BARRON'S
By Tom Sullivan
If Australia's BHP Billiton or Britain's Rio Tinto hopes to buy Alcoa, the
American aluminum giant, as was rumored last week, they might have to pay a lot
more than $40 billion -- the price tag attached to the rumors. Sure, that tab
would represent a 33% premium to Alcoa's current $30 billion market value, but
it doesn't begin to reflect the turnaround afoot at the Dow industrials
component.
Barron's has been a fan of Pittsburgh-based Alcoa for some time (see "Alcoa's
Shiny Prospects," Aug. 8, 2005, and "Pricing Outlook Bright for Alcoa," Jan.
22, 2007). Yet the stock, for all its gyrations, did little from the date of
our first story, when it traded at 28, until this January. Indeed, Alcoa (AA)
has returned just 4%, dividends included, in the past five years, compared with
North American rival Alcan's (AL) total return of 65%.
Tuesday, Alcoa jumped as much as 10%, to 36.05, on takeover speculation, but
ended the week around 34.50, suggesting Wall Street sees no deal in the offing.
That would suit John Buckingham, manager of the Al Frank Fund (ticker: VALUX),
fine. "The ship is sailing the right course," he says, "but this is not the
time to be selling the company."
Buckingham, whose firm owns 162,000 Alcoa shares, understands why BHP and Rio
Tinto might be interested in a deal, especially at a bargain price. After all,
he says, "the ugly duckling is now a swan." But he views a bid of $55 a share,
or about $48 billion, as a much fairer price for Alcoa holders. Alcoa has
dismissed the takeover talk, while BHP and Rio Tinto didn't comment.
An acquisition of Alcoa would help both BHP (BHP), which calls itself the
world's largest diversified-resources company, and Rio Tinto, an international
mining concern, consolidate their positions in the aluminum industry. Aluminum
has underperformed other metals, in part because China produces 30% of the
world's supply. But the market has found support from commercial construction
and the transportation/aerospace sectors, CreditSights said in a recent report.
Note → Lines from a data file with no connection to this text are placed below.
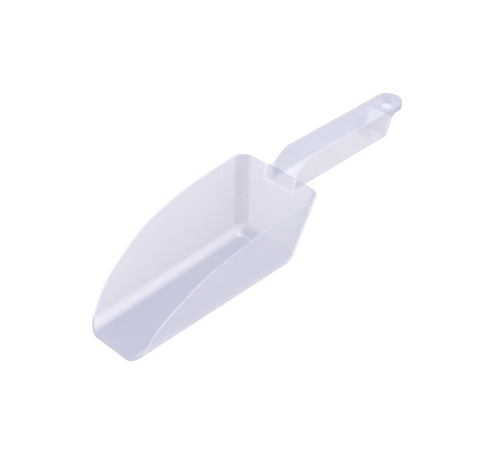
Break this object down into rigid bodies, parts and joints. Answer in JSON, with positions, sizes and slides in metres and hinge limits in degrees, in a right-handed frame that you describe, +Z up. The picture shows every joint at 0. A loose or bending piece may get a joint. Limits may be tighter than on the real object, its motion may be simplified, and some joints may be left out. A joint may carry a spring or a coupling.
{
  "type": "feed scoop",
  "caption": "Clear tinted plastic hand scoop: deep open-fronted bowl with a sloping curved rim and a hollow channel handle ending in a hanging hole.",
  "frame": {"origin": "under the middle of the scoop's length and width, level with the bowl's flat underside", "axes": "+X across the width, mouth towards -Y, handle towards +Y, +Z up with the bowl's underside on the ground"},
  "size_m": [0.0944, 0.3594, 0.0853],
  "materials": {
    "bowl": "clear, slightly lavender, glossy",
    "handle": "clear, slightly lavender, glossy"
  },
  "bodies": {
    "root": {"bowl": "bowl", "handle": "handle"}
  },
  "joints": []
}
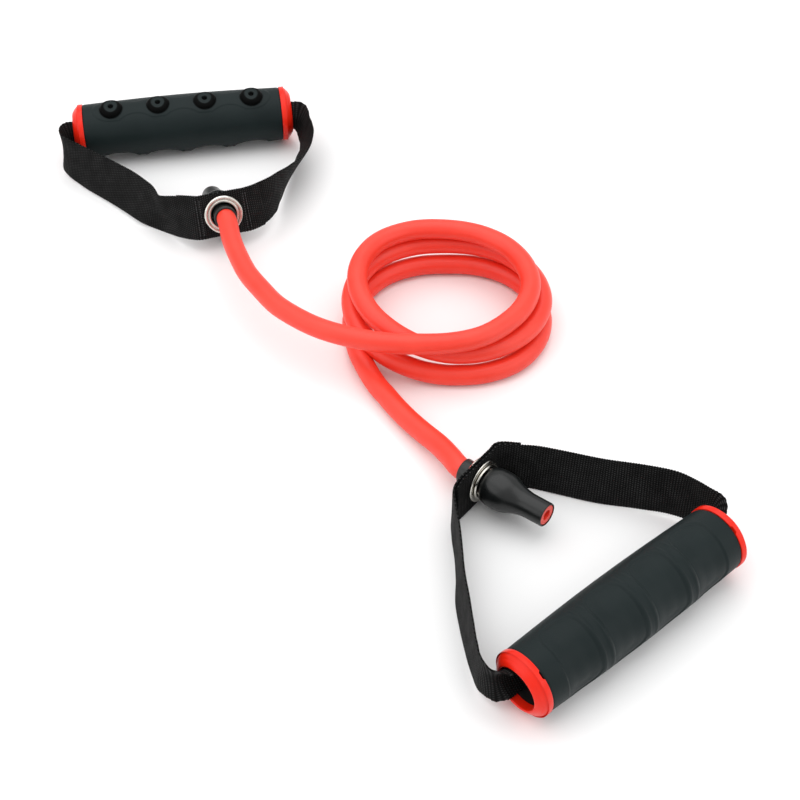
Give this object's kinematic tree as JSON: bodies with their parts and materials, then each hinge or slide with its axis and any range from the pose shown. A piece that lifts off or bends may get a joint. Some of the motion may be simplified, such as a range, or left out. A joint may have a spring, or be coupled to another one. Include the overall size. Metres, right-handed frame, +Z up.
{
  "type": "resistance band",
  "caption": "Elastic exercise tube with soft-grip tubular handles on webbing loops, lying on a floor with the spare tube in a loose coil.",
  "frame": {"origin": "on the floor, below the middle of the box round the two handles", "axes": "+Z up; the handles lie apart along +Y, handle a at +Y and handle b at -Y; +X is to the side that the coil lies on"},
  "size_m": [0.3652, 0.4487, 0.0378],
  "materials": {
    "tube_red_rubber": "smooth satin natural-rubber tube",
    "sleeve_black_rubber": "semi-gloss moulded rubber",
    "stopper_black_plastic": "plain moulded ball",
    "webbing_black": "plain-woven polypropylene webbing",
    "stitching_black": "polyester thread rows",
    "eyelet_nickel": "polished nickel plate",
    "grip_grey_rubber": "matte soft-touch rubber, fine grain",
    "core_black_plastic": "extruded plastic tube",
    "cap_red_plastic": "satin moulded plastic"
  },
  "bodies": {
    "band": {"tube_coil": "tube_red_rubber", "tube_lead_a": "tube_red_rubber", "tube_lead_b": "tube_red_rubber", "end_sleeve_a": "sleeve_black_rubber", "stopper_ball_a": "stopper_black_plastic", "end_sleeve_b": "sleeve_black_rubber", "stopper_ball_b": "stopper_black_plastic"},
    "loop_a": {"strap_a": "webbing_black", "stitching_a_left": "stitching_black", "stitching_a_right": "stitching_black", "eyelet_a": "eyelet_nickel", "eyelet_washer_a": "eyelet_nickel"},
    "handle_a": {"grip_a": "grip_grey_rubber", "core_tube_a": "core_black_plastic", "end_cap_a_left": "cap_red_plastic", "end_cap_a_right": "cap_red_plastic"},
    "loop_b": {"strap_b": "webbing_black", "stitching_b_left": "stitching_black", "stitching_b_right": "stitching_black", "eyelet_b": "eyelet_nickel", "eyelet_washer_b": "eyelet_nickel"},
    "handle_b": {"grip_b": "grip_grey_rubber", "core_tube_b": "core_black_plastic", "end_cap_b_left": "cap_red_plastic", "end_cap_b_right": "cap_red_plastic"}
  },
  "joints": [
    {"name": "loop_a_swivel", "type": "hinge", "parent": "band", "child": "loop_a", "pos_m": [-0.07543, 0.10511, 0.0208], "axis": [-0.2725, 0.8896, -0.3665], "continuous": true},
    {"name": "handle_a_spin", "type": "hinge", "parent": "loop_a", "child": "handle_a", "pos_m": [-0.1078, 0.1992, 0.0175], "axis": [-0.9876, -0.1569, 0], "continuous": true},
    {"name": "loop_b_swivel", "type": "hinge", "parent": "band", "child": "loop_b", "pos_m": [0.06484, -0.09032, 0.013], "axis": [0.7788, -0.6248, 0.0558], "continuous": true},
    {"name": "handle_b_spin", "type": "hinge", "parent": "loop_b", "child": "handle_b", "pos_m": [0.1261, -0.1704, 0.0178], "axis": [0.7631, 0.6463, 0], "continuous": true}
  ]
}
Investors in Alcoa, which makes Reynolds Wrap, Dura-Bright car wheels and
Spout Pouch beverage containers, as well as aluminum for industrial uses, can
expect to benefit. The company is likely to earn $3.03 a share this year,
compared with last year's $2.96. Alcoa trades for 11.4 times '07 estimates and
yields 2%.
In January, Alcoa announced plans to buy back up to 10% of its shares, in
part via debt. That prompted credit-rating agency Standard & Poor's to lower
its rating on Alcoa to triple-B-plus -- two notches below the rating the
company's debt received from rival Moody's Investors Service.
Yet the yield margins, or spreads, on Alcoa's bonds narrowed a bit in active
trading after the takeover reports surfaced; the company's 5.95% bonds due 2037
narrowed by three basis points (a basis point is 100th of a percentage point)
to 106 basis points over Treasuries with comparable maturities. That's despite
talk that the deal might be done as a leveraged buyout.
"It's a doable deal," says Eric Tutterow, managing director at Fitch Ratings,
implying Alcoa is not too large to be swallowed. "With a name like that . . .
there would be a lot of support in the high-yield and leveraged-loan markets."
A $40 billion acquisition would trump last year's record $39 billion buyout
of Arcelor by the Netherlands' Mittal Steel (MT). But Alcoa shareholders could
be counting even more millions before any deal is done.